A liquidation preference determines how the proceeds of a sale or winding up are distributed between investors and founders. The specific terms — whether the preference is participating or non-participating, and whether a multiple applies — can mean investors take a disproportionate share of exit proceeds if not properly understood and negotiated. Understanding the preference structure in your round is one of the most important things your solicitor can help you with.
What is a SAFE and can you advise on one?
A SAFE (Simple Agreement for Future Equity) is an instrument that converts into equity at a future priced round. SAFEs are commonly used by US investors and accelerators such as Y Combinator, but they are typically governed by US law — which means we cannot advise on them as Irish law instruments. If you are presented with a SAFE by an investor, we can help you understand the commercial terms and implications, and advise on how it interacts with your Irish company structure, but you would also need US legal advice on the instrument itself. In many cases, an Irish law convertible note achieves a similar commercial outcome and is something we can advise on fully.

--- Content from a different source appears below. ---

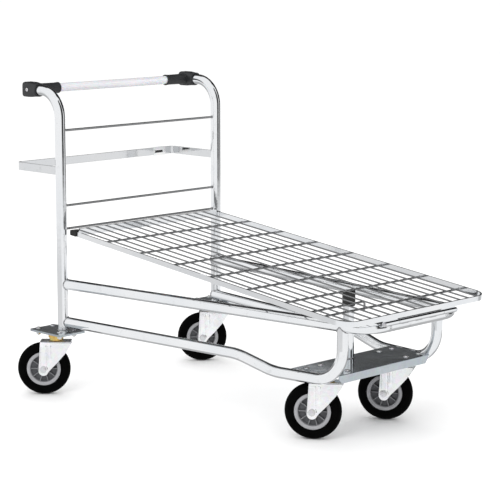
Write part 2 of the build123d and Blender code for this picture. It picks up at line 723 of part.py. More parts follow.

What should we have in place legally before approaching investors?
Investors will conduct due diligence before completing any investment, and gaps in your legal documentation can delay or derail a round. Before approaching investors, it is worth ensuring your company is properly incorporated, that founder shares are correctly issued and documented, that any IP developed by founders or employees has been properly assigned to the company, that there are no undocumented agreements or side arrangements, and that your cap table is clean and accurately reflects current ownership. Identifying and resolving these issues before a round begins — rather than during due diligence — makes the process significantly smoother and faster.
We are raising from Enterprise Ireland or ISIF — is that different?
Yes — government and semi-state investors have their own standard documentation and specific requirements. Enterprise Ireland in particular has well-established standard document formats, but these still contain provisions that require careful review. We have experience acting for companies raising from Enterprise Ireland, ISIF, and other institutional Irish investors and understand the specific dynamics of those processes.